**EXERCISE PROMPT**
Print the data exactly, leaving nothing out.

**DATA SHOWN**
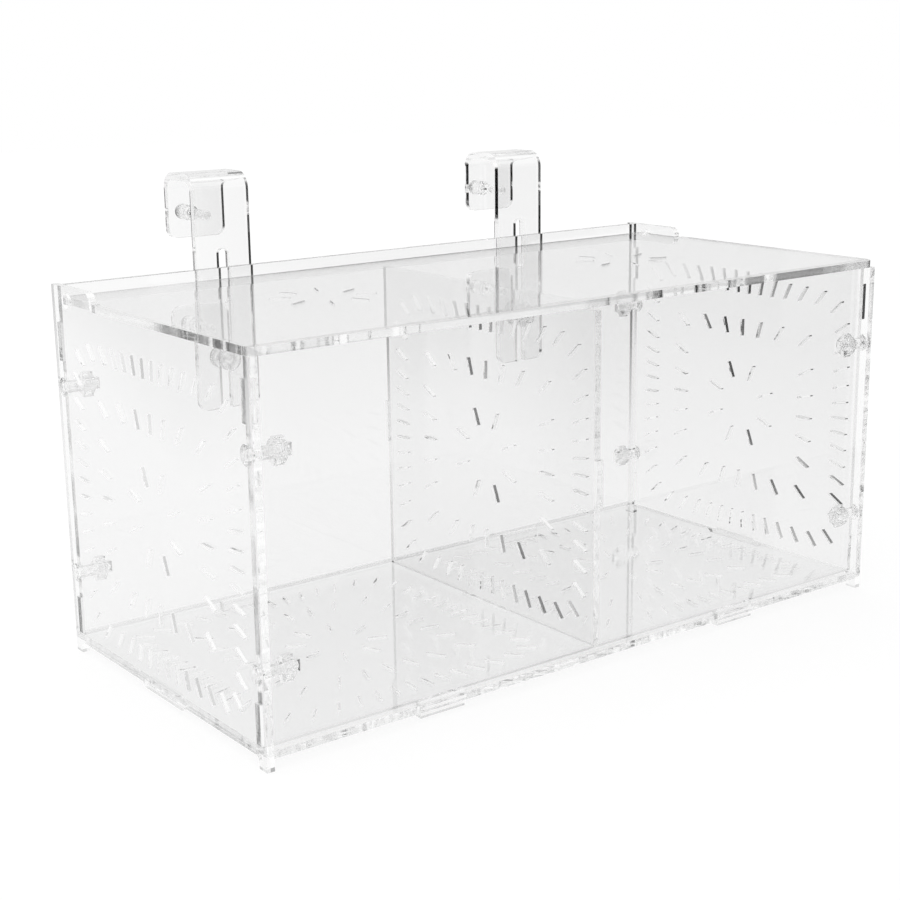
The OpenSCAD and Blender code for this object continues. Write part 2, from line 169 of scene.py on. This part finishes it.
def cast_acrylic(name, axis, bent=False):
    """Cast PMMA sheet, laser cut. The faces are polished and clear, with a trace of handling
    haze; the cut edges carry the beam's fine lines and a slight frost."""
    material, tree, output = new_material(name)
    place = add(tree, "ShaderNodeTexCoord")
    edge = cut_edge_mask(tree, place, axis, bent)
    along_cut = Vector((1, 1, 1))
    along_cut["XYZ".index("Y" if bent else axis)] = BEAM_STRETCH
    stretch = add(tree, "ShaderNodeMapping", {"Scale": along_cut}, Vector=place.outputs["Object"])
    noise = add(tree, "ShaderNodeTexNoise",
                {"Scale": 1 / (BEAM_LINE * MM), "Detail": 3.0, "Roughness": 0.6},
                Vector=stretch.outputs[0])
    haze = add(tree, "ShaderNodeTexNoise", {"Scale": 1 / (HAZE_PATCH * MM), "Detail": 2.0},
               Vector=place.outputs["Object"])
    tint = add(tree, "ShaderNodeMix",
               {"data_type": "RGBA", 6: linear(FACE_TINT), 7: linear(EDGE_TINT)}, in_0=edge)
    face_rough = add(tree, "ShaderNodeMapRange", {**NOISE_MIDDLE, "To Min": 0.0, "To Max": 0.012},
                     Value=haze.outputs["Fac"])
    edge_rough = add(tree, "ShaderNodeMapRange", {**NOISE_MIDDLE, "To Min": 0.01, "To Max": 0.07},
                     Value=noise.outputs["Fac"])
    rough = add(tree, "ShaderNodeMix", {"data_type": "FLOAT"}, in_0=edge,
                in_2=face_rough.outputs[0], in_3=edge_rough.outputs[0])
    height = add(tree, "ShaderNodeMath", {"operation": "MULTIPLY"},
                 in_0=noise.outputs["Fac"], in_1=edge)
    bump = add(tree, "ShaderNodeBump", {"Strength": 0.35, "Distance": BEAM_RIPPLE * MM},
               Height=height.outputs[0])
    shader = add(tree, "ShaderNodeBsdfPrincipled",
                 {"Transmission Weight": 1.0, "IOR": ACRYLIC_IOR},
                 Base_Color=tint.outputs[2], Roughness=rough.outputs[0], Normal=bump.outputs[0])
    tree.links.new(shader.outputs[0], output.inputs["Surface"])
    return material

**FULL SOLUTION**
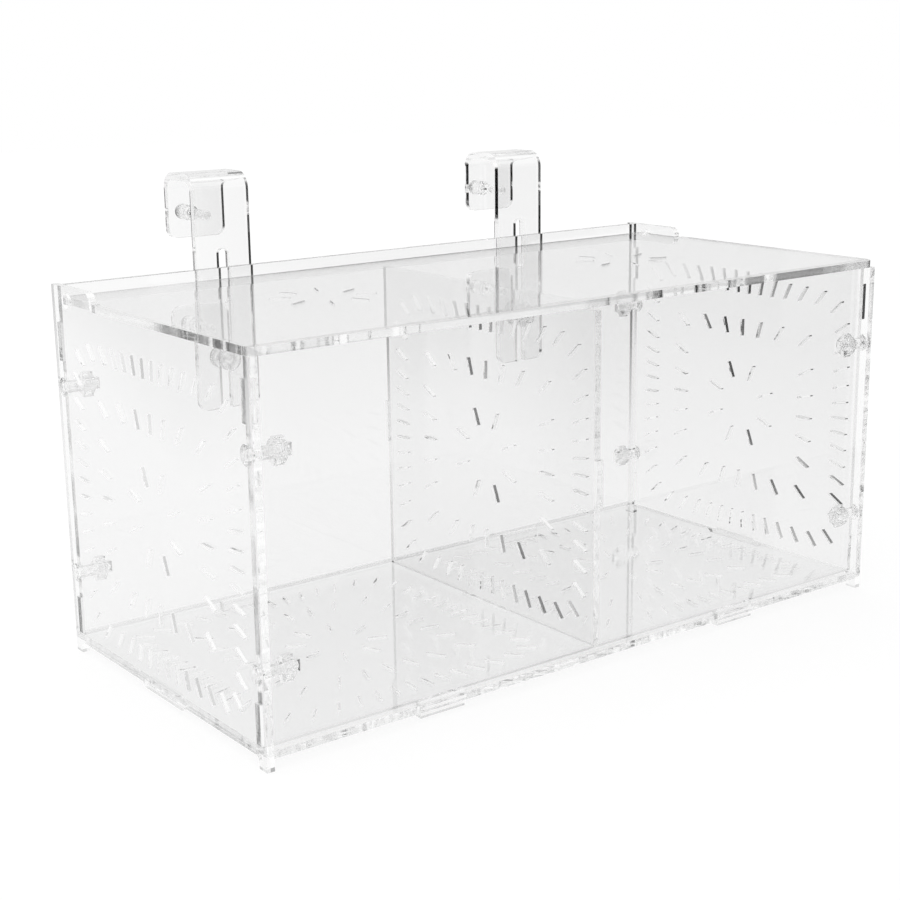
The OpenSCAD and Blender code for this object continues. Write part 2, from line 169 of scene.py on. This part finishes it.
def cast_acrylic(name, axis, bent=False):
    """Cast PMMA sheet, laser cut. The faces are polished and clear, with a trace of handling
    haze; the cut edges carry the beam's fine lines and a slight frost."""
    material, tree, output = new_material(name)
    place = add(tree, "ShaderNodeTexCoord")
    edge = cut_edge_mask(tree, place, axis, bent)
    along_cut = Vector((1, 1, 1))
    along_cut["XYZ".index("Y" if bent else axis)] = BEAM_STRETCH
    stretch = add(tree, "ShaderNodeMapping", {"Scale": along_cut}, Vector=place.outputs["Object"])
    noise = add(tree, "ShaderNodeTexNoise",
                {"Scale": 1 / (BEAM_LINE * MM), "Detail": 3.0, "Roughness": 0.6},
                Vector=stretch.outputs[0])
    haze = add(tree, "ShaderNodeTexNoise", {"Scale": 1 / (HAZE_PATCH * MM), "Detail": 2.0},
               Vector=place.outputs["Object"])
    tint = add(tree, "ShaderNodeMix",
               {"data_type": "RGBA", 6: linear(FACE_TINT), 7: linear(EDGE_TINT)}, in_0=edge)
    face_rough = add(tree, "ShaderNodeMapRange", {**NOISE_MIDDLE, "To Min": 0.0, "To Max": 0.012},
                     Value=haze.outputs["Fac"])
    edge_rough = add(tree, "ShaderNodeMapRange", {**NOISE_MIDDLE, "To Min": 0.01, "To Max": 0.07},
                     Value=noise.outputs["Fac"])
    rough = add(tree, "ShaderNodeMix", {"data_type": "FLOAT"}, in_0=edge,
                in_2=face_rough.outputs[0], in_3=edge_rough.outputs[0])
    height = add(tree, "ShaderNodeMath", {"operation": "MULTIPLY"},
                 in_0=noise.outputs["Fac"], in_1=edge)
    bump = add(tree, "ShaderNodeBump", {"Strength": 0.35, "Distance": BEAM_RIPPLE * MM},
               Height=height.outputs[0])
    shader = add(tree, "ShaderNodeBsdfPrincipled",
                 {"Transmission Weight": 1.0, "IOR": ACRYLIC_IOR},
                 Base_Color=tint.outputs[2], Roughness=rough.outputs[0], Normal=bump.outputs[0])
    tree.links.new(shader.outputs[0], output.inputs["Surface"])
    return material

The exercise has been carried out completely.